Lee Min-jung said she enjoyed playing both a singer and radio DJ, basing her performance on popular idol groups in her schooldays such as S.E.S. and Fin.K.L. She also said she drew inspiration from her own childhood experience as an avid fan of radio shows, when she would laugh and cry at hearing peoples' stories broadcast over the airwaves.

==Soundtrack==
The instrumental score was composed by Jung Soo-min and Hwang Seong-je. Along with various K-pop artists, the film's lead actors Lee Min-jung and Lee Jung-jin also contributed tracks.

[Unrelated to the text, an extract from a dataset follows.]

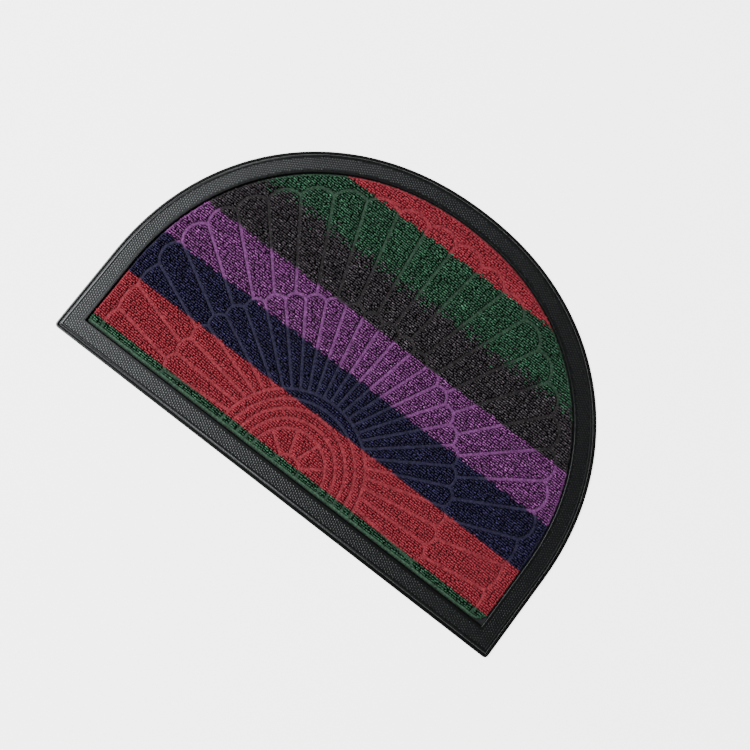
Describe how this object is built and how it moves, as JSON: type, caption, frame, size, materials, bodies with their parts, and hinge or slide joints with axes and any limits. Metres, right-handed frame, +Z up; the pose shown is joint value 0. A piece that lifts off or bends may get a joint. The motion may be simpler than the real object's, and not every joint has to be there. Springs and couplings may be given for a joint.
{
  "type": "doormat",
  "caption": "Half-moon doormat: a moulded rubber tray with a raised border holds a striped loop-pile carpet insert, pressed with a fan of petals round a ringed hub.",
  "frame": {"origin": "middle of the underside's bounding box, on the surface the mat lies on", "axes": "+X along the straight edge, +Y towards the curved edge, +Z up out of the pile"},
  "size_m": [0.6, 0.397, 0.0062],
  "materials": {
    "rubber": "moulded, finely knurled",
    "red_yarn": "loop pile",
    "navy_yarn": "loop pile",
    "purple_yarn": "loop pile",
    "charcoal_yarn": "loop pile",
    "green_yarn": "loop pile"
  },
  "bodies": {
    "root": {"rubber_base": "rubber", "pile_field": "red_yarn"}
  },
  "joints": []
}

1. Wonderful Radio (Inst.) - Jung Soo-min
2. Again - Lee Min-jung
3. 참쓰다 "Write the truth" - Lee Min-jung
4. You're My Angel - Lee Min-jung, Seo Young, Ahn Mi-na
5. Get Out Boy - Cobi Girls (Dal Shabet)
6. That's When I Feel Love - Seo Mi-rae
7. Black Star - Yoo Keun-ho
8. Stay - Kim Kyu-won
9. Blind By Love - Kim Ho-yeon
10. 사랑의 시작은 고백에서부터 "Love begins with a confession" - Lee Jung-jin
11. The Moment (Inst.) - Hwang Seong-je
12. 위로 "Comfort" (Inst.) - Hwang Seong-je
13. 지각 "Late" - Hwang Seong-je
14. 4% (Inst.) - Hwang Seong-je
15. 글래머 인영 "Glamorous In-yeong" (Inst.)
16. Reminiscence (Inst.) - Jung Soo-min
17. 계절이 바뀌며... "Changing seasons" (Inst.) - Hwang Seong-je
18. 아직도 기다려요 "Still wating" (Inst.) - Jung Soo-min
19. 1부 Opening (Inst.) - Hwang Seong-je
20. Ending Signal (Inst.) - Hwang Seong-je
21. 전화통화 "Phone call" (Inst.) - Jung Soo-min
22. 마지막 콘서트 "Last concert" (Inst.) - Hwang Seong-je
23. 로비에서 "In the lobby" (Inst.) - Hwang Seong-je, Lee Seung-hwan, Jung Soo-min
24. Namaste (Inst.) - Jung Soo-min
25. 그대에게 부르는 노래 "The song I sing to you" (Inst.) - Jung Soo-min
26. 미라라... "Mirara" (Inst.) - Jung Soo-min
27. 2부 Opening (Inst.) - Jung Soo-min
28. 뚬바뚬바 메들리 "Ttumba Ttumba medley" - Kim Kyu-won
29. Island - Lee Do-woo

==Reception==
The film sold 400,000 tickets in its first week of release and was the third local film after Dancing Queen and Unbowed to achieve one million admissions in 2012. It ranked second and grossed in its first week of release and grossed a total of domestically after three weeks of screening.

Lee Kwang-soo received a Best New Actor in Film nomination at the 48th Baeksang Arts Awards in 2012.